In Wien kam ich perfekt an, um einen kräftigen Regentag für eine Radelpause zu nutzen. Ich hatte Glück und durfte in einem WG-Zimmer ausruhen. Ein Tag lang nichts machen – perfekt. Die letzten Tage hatte ich mir abends immer einen Supermarkt rausgesucht, in dem ich Abendessen kaufen konnte. Dort setzte ich mich dann – mittels Komoot und Google Maps – an die Recherche nach einem geeigneten Platz, an dem ich ungestört meine Hängematte für die Nacht aufspannen konnte. Dieses System funktionierte gut, und ich bekam immer extrem schöne Hängematten-Spots. Nach dem Pausentag in Wien startete ich frisch gestärkt in die Strecke nach Budapest, die ich auf zwei Tage ansetzte. Die Energie, die ich hatte, merkte ich: Ich fuhr 180 km an dem Tag und entschied mich, die Strecke auf der slowakischen Seite der Donau zu fahren. Diese stellte sich als extrem schön heraus. Auch hier hatte ich abends wieder einen wunderschönen Hängemattenplatz zum Sonnenuntergang direkt an der Donau gefunden.

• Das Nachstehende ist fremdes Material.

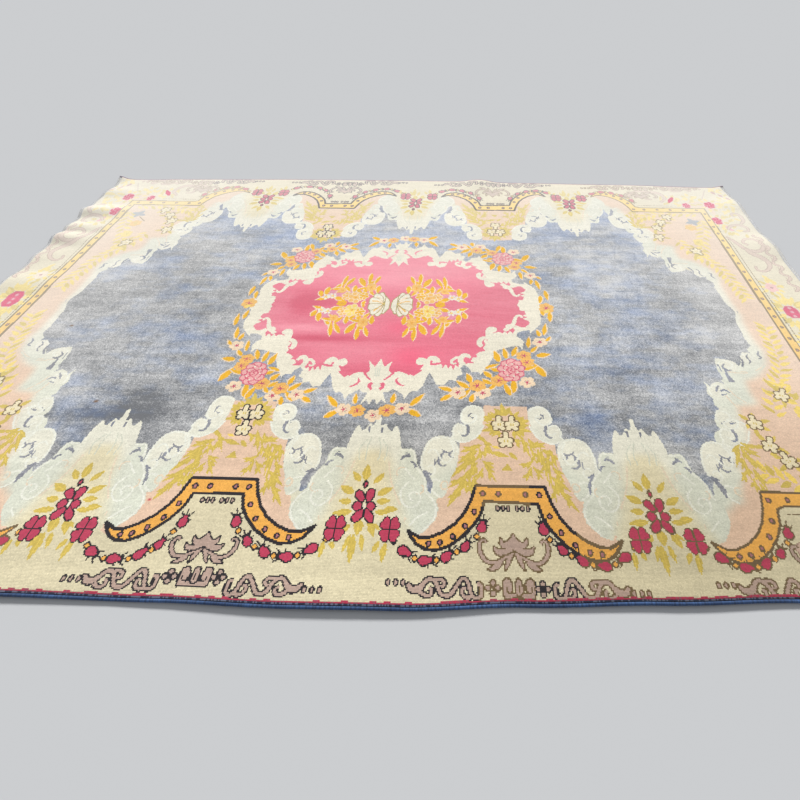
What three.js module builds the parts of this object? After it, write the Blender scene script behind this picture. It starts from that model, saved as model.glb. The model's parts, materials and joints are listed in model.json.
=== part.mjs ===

Je weiter ich Richtung Budapest kam, desto mehr fragte ich mich, was meine Optionen waren: Weiterfahren Richtung Schwarzes Meer? Oder eine andere Strecke Richtung Mittelmeer? Oder doch wieder zurück nach Hause? Von Freiburg zum Schwarzen Meer liegt Budapest ungefähr in der Mitte. Ich merkte, dass es schwieriger werden würde, mit den Öffis zurückzukommen, wenn ich weiterfuhr und zwischendrin aufhören wollte. Außerdem tat mir mittlerweile der Ellenbogen weh, und ich konnte nicht einschätzen, ob ich mir bei einer Weiterfahrt vielleicht einen Tennisarm oder etwas Ähnliches holen würde. Ich war sehr zufrieden mit der Strecke, und ein Weiterfahren bis zum Schwarzen Meer fühlte sich an, als würde ich das nur noch tun, weil ich es mir mal vorgenommen hatte – nicht, weil ich es wirklich wollte. Vielmehr hatte ich mir den Weg dazwischen vorgenommen: die Art zu reisen auszuprobieren, zu lernen, was ich bei kommenden Reisen besser machen kann, und wie mein Körper und Kopf bei langen Tagen auf dem Sattel mitmachen. Als Sportler und Outdoorler stand bei meiner Radreise vor allen Dingen das Radeln und die damit verbundenen Erfahrungen im Vordergrund – wie schöne Hängematten-Spots finden – und weniger das Kulturelle links und rechts von meinem Weg. Wobei ich das auch nicht ganz weggelassen habe. Aber für das Kulturelle gibt es wieder andere Reisen, bei denen der Fokus anders gelegt wird.

Ich weiß jetzt, dass es wichtig war, einfach loszufahren – mit meinem Fahrrad, auch wenn das kein neues Gravel-Bike ist. Aber ich weiß auch, dass es mit einem neuen Gravelbike in manchen Situationen bestimmt einfacher gewesen wäre. Einen großen Respekt habe ich auf jeden Fall vor allen, die sich diese extremen Strecken bei den Ultras vornehmen. Um da hinzukommen, muss ich wohl noch etwas trainieren und das Radfahren auch stärker in meinen Alltag einbauen. Für mich steht aber fest, dass das nicht meine letzte Tour auf dem Rad war. Ich möchte immer noch einen selbstunterstützten Ultra ausprobieren. Eventuell werde ich auch einen Freund begleiten, der Amerika einmal mit dem Rad durchqueren und dabei jeden höchsten Berg jedes Landes besteigen möchte. Aber auch hierfür ist noch einiges an Training und Planung notwendig, bis es zur Umsetzung kommt.